## What you need to do:
Extract the first line through the line containing "at the brim" from the listing below, exactly as written.

**** Source excerpt ****

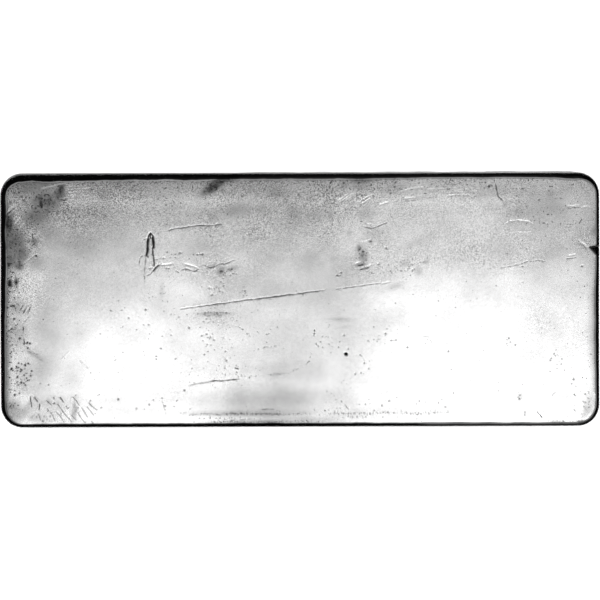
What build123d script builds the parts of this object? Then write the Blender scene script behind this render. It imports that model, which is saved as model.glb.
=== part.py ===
from build123d import *
from math import radians, tan
import os

# A one-kilogram ingot of cast silver, turned out of its mould and lying on the
# face that was open when it was poured. The face that was cast against the
# mould's floor is on top. X is along the length, Z is up, and the origin is in
# the middle of the plane that the ingot rests on.
# Lengths are in millimetres and angles in degrees.

# The casting, taken at the mould's mouth, which is the resting plane
mouth_length = 118.0
mouth_width = 50.7
thickness = 16.85
mouth_corner_radius = 5.0
wall_draft = 3.0              # lean of the mould's walls, so that the casting drops out

# The cast face: a flat whose borders roll off gently before the rounded edge
shoulder_width = 3.6
shoulder_drop = 0.16
flat_corner_radius = 6.5
cast_edge_radius = 1.2

# The poured face: a rounded edge, a narrow land to rest on, and a shrinkage hollow
poured_edge_radius = 2.2
land_width = 1.5
hollow_depth = 0.55
hollow_corner_radius = 7.0
hollow_bank_width = 9.0       # from the hollow's brim in to its level floor
hollow_section_shares = (0.0, 0.25, 0.55, 1.0)
hollow_steepness = 0.6        # below one, the bank falls fastest at the brim

# A chip out of the rounded edge at the right-hand end, pointed at its inner end
chip_reach = 1.9              # from the top of the end wall in to the point
chip_span = 2.1               # across, at the end wall
chip_depth = 1.2              # below the cast face, at the end wall
chip_y = 10.2                 # the chip's steep far side, from the ingot's centre line
chip_floor_share = 0.1        # where its deepest line lies across the span

# A pinhole that a gas bubble left in the cast face
pinhole_radius = 0.25
pinhole_depth = 0.7
pinhole_x = 9.0
pinhole_y = -10.5

# How far a cut runs past the surface that it starts from
overrun = 0.5

# The drafted wall ends at the shoulder, just below the flat
wall_height = thickness - shoulder_drop
wall_inset = wall_height * tan(radians(wall_draft))
shoulder_length = mouth_length - 2 * wall_inset
shoulder_breadth = mouth_width - 2 * wall_inset
flat_length = shoulder_length - 2 * shoulder_width
flat_width = shoulder_breadth - 2 * shoulder_width

# The chip's mouth lies just outside the end wall, where the chip has grown wider and deeper
chip_mouth_share = 1 + overrun / chip_reach
chip_mouth_span = chip_span * chip_mouth_share
chip_mouth_depth = chip_depth * chip_mouth_share

# The hollow's brim lies inside the poured edge and the land
brim_inset = poured_edge_radius + land_width
brim_length = mouth_length - 2 * brim_inset
brim_width = mouth_width - 2 * brim_inset

with BuildPart() as ingot:
    # Wall and shoulder as the mould leaves them: mouth, top of the wall, flat
    with BuildSketch():
        RectangleRounded(mouth_length, mouth_width, mouth_corner_radius)
    with BuildSketch(Plane.XY.offset(wall_height)):
        RectangleRounded(shoulder_length, shoulder_breadth, mouth_corner_radius - wall_inset)
    with BuildSketch(Plane.XY.offset(thickness)):
        RectangleRounded(flat_length, flat_width, flat_corner_radius)
    loft(ruled=True)

    # The metal doesn't fill the mould's sharp corners, so both edges are round
    wall_top = ingot.edges().filter_by_position(
        Axis.Z, wall_height - shoulder_drop / 2, wall_height + shoulder_drop / 2
    )
    fillet(wall_top, radius=cast_edge_radius)
    fillet(ingot.edges().group_by(Axis.Z)[0], radius=poured_edge_radius)

    # Shrinkage hollow: sections that narrow as they deepen
    for share in hollow_section_shares:
        bank = hollow_bank_width * share
        with BuildSketch(Plane.XY.offset(hollow_depth * share**hollow_steepness)):
            RectangleRounded(brim_length - 2 * bank, brim_width - 2 * bank, hollow_corner_radius)
    loft(mode=Mode.SUBTRACT)

    # Chip: a three-sided notch that rises from its mouth to a point on the shoulder
    with BuildSketch(Plane.YZ.offset(shoulder_length / 2 + overrun)) as chip_mouth:
        with BuildLine():
            Polyline(
                (chip_y, thickness),
                (chip_y - chip_floor_share * chip_mouth_span, thickness - chip_mouth_depth),
                (chip_y - chip_mouth_span, thickness),
                close=True,
            )
        make_face()
    chip_point = Vertex(shoulder_length / 2 - chip_reach, chip_y, thickness)
    loft(sections=[chip_mouth.sketch, chip_point], mode=Mode.SUBTRACT)

    # Pinhole
    with Locations((pinhole_x, pinhole_y, thickness)):
        Hole(pinhole_radius, depth=pinhole_depth)

ingot.part.label = "ingot"

os.makedirs("parts", exist_ok=True)
export_step(ingot.part, "parts/ingot.step")
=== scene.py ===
import math
from collections import namedtuple

import bmesh
import bpy
import numpy as np
from mathutils import Matrix, Vector


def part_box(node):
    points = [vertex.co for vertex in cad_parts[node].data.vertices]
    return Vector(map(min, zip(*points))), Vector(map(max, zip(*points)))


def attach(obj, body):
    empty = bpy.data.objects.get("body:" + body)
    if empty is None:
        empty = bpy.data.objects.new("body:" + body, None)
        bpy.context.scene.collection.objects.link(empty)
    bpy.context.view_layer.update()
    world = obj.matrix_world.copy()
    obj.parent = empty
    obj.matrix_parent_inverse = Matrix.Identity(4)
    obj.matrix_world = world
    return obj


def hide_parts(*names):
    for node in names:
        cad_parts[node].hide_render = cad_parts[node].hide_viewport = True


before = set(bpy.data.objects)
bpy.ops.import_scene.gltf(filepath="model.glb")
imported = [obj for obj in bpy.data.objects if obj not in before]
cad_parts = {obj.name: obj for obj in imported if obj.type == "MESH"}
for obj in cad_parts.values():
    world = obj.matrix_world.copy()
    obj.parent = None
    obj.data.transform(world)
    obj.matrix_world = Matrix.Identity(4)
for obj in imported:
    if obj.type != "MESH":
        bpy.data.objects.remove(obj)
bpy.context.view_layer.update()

# The ingot is modelled in millimetres and degrees, and scaled to metres as it becomes a mesh.
MM = 0.001
HALF_LENGTH, HALF_WIDTH, THICKNESS = np.array(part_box("ingot")[1]) / MM

# The casting: drafted walls under a rounded upper edge, and a poured face with a hollow
DRAFT = 3.0
CORNER_RADIUS = 4.88          # in plan, at the walls' widest
POURED_EDGE_RADIUS = 2.2
LAND_WIDTH = 1.4
HOLLOW_DEPTH = 0.55
HOLLOW_CORNER_RADIUS = 7.0
HOLLOW_BANK_WIDTH = 9.0
HOLLOW_STEEPNESS = 0.6
ROLL_OFF_WIDTH = 3.8
ROLL_OFF_DROP = 0.13
ROLL_OFF_CORNER_RADIUS = 6.0
END_ROLL_OFF_CUT = 0.5        # how much less the two ends roll off than the long sides

# The rounded upper edge: a turn out of the face, a slanting band, and a turn into the wall
EDGE_START_SLOPE = 2.0
BAND_SLOPES = (37.5, 41.8)
UPPER_TURN, BAND, LOWER_TURN = 0.34, 1.0, 0.14
BAND_WIDTH_SHARES = {         # along the left and right by Y, along the front and back by X
    "left": ((-22, 1.1), (-10, 1.15), (0, 1.3), (6, 1.45), (12, 1.35), (20, 1.45)),
    "right": ((-20, 0.8), (0, 1.0), (12, 0.7), (20, 0.75)),
    "front": ((-50, 0.82), (0, 0.85), (50, 0.85)),
    "back": ((-50, 1.85), (-29, 1.84), (0, 1.5), (25, 1.25), (46, 1.14), (53, 1.5)),
}
END_BAND_FALL_SHARE = 0.93    # the ends' bands slope a little less than the sides'
FLATTER_FROM, FLATTER_EASE = 21.0, 4.0  # the front band slopes less right of this
FLATTER_FALL_SHARE = 0.90
WIDTH_WAVES = ((0.03, 22, 11), (0.025, 5, 12), (0.01, 1.6, 13))  # share, wavelength and seed
SPREADS = {                   # how far the upper edges stand out past the draft, in the same way
    "left": ((-20, 0.04), (0, 0.06), (15, 0.0)),
    "right": ((0, 0.0), (1, 0.0)),
    "front": ((0, 0.12), (1, 0.12)),
    "back": ((-46, 0.34), (-8, 0.26), (20, 0.17)),
}
SPREAD_END_SHARE = 0.7        # how far down the wall they do
LEAN_FROM, LEAN_REACH, LEAN_IN = -8.0, 38.0, 0.38  # the back wall stands steeper at the left
LEAN_FALL = 0.05              # and so does its band
EDGE_EASE_WIDTH = 6.0         # where the face's grid makes room for a wider band

# How uneven the casting is: heights, wavelengths and seeds of random fields. The sinks keep them below
# the plain shape, and the face calms down by a share near its edge.
FACE_SWELLS = ((0.038, 26, 1), (0.004, 8, 2))
FACE_SINK = 0.10
FACE_CALM_SHARE = 0.85
WALL_RIPPLE, WALL_SINK = 0.022, 0.03
WALL_STREAKS, WALL_WAVES = (1.7, 4), (6.0, 5)  # wavelength and seed
WALL_STREAK_SCALE = (0.25, 0.25, 1)            # drawn out along the walls
WALL_EASE, LAND_EASE = 3.0, 2.0  # where they start below the edge, and end above the land

# Mesh density, and how far each halving of it reaches: in a mark's widths, and past them
FACE_COLUMNS, FACE_ROWS, FACE_RINGS = 264, 100, 5
TURN_RINGS, WALL_RINGS, UNDER_RINGS = 3, 20, 4
BAND_RING_SHARES = (0.06, 0.35, 0.65, 0.94, 1.0)
HALVINGS = ((2.5, 0.15), (1.7, 0.04))
MARK_REACH = 1.0              # no mark makes the mesh finer past this

# The photograph's frame, for marks that are placed by its pixels
PIXEL = 0.1944                # millimetres on the cast face
FACE_CENTRE = (299.76, 300.36)
PHOTO_TURN = math.radians(0.2)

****

## Expected output:
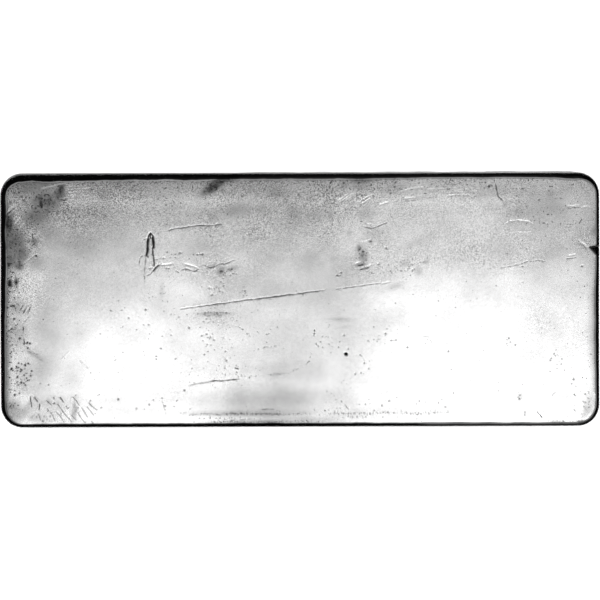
What build123d script builds the parts of this object? Then write the Blender scene script behind this render. It imports that model, which is saved as model.glb.
=== part.py ===
from build123d import *
from math import radians, tan
import os

# A one-kilogram ingot of cast silver, turned out of its mould and lying on the
# face that was open when it was poured. The face that was cast against the
# mould's floor is on top. X is along the length, Z is up, and the origin is in
# the middle of the plane that the ingot rests on.
# Lengths are in millimetres and angles in degrees.

# The casting, taken at the mould's mouth, which is the resting plane
mouth_length = 118.0
mouth_width = 50.7
thickness = 16.85
mouth_corner_radius = 5.0
wall_draft = 3.0              # lean of the mould's walls, so that the casting drops out

# The cast face: a flat whose borders roll off gently before the rounded edge
shoulder_width = 3.6
shoulder_drop = 0.16
flat_corner_radius = 6.5
cast_edge_radius = 1.2

# The poured face: a rounded edge, a narrow land to rest on, and a shrinkage hollow
poured_edge_radius = 2.2
land_width = 1.5
hollow_depth = 0.55
hollow_corner_radius = 7.0
hollow_bank_width = 9.0       # from the hollow's brim in to its level floor
hollow_section_shares = (0.0, 0.25, 0.55, 1.0)
hollow_steepness = 0.6        # below one, the bank falls fastest at the brim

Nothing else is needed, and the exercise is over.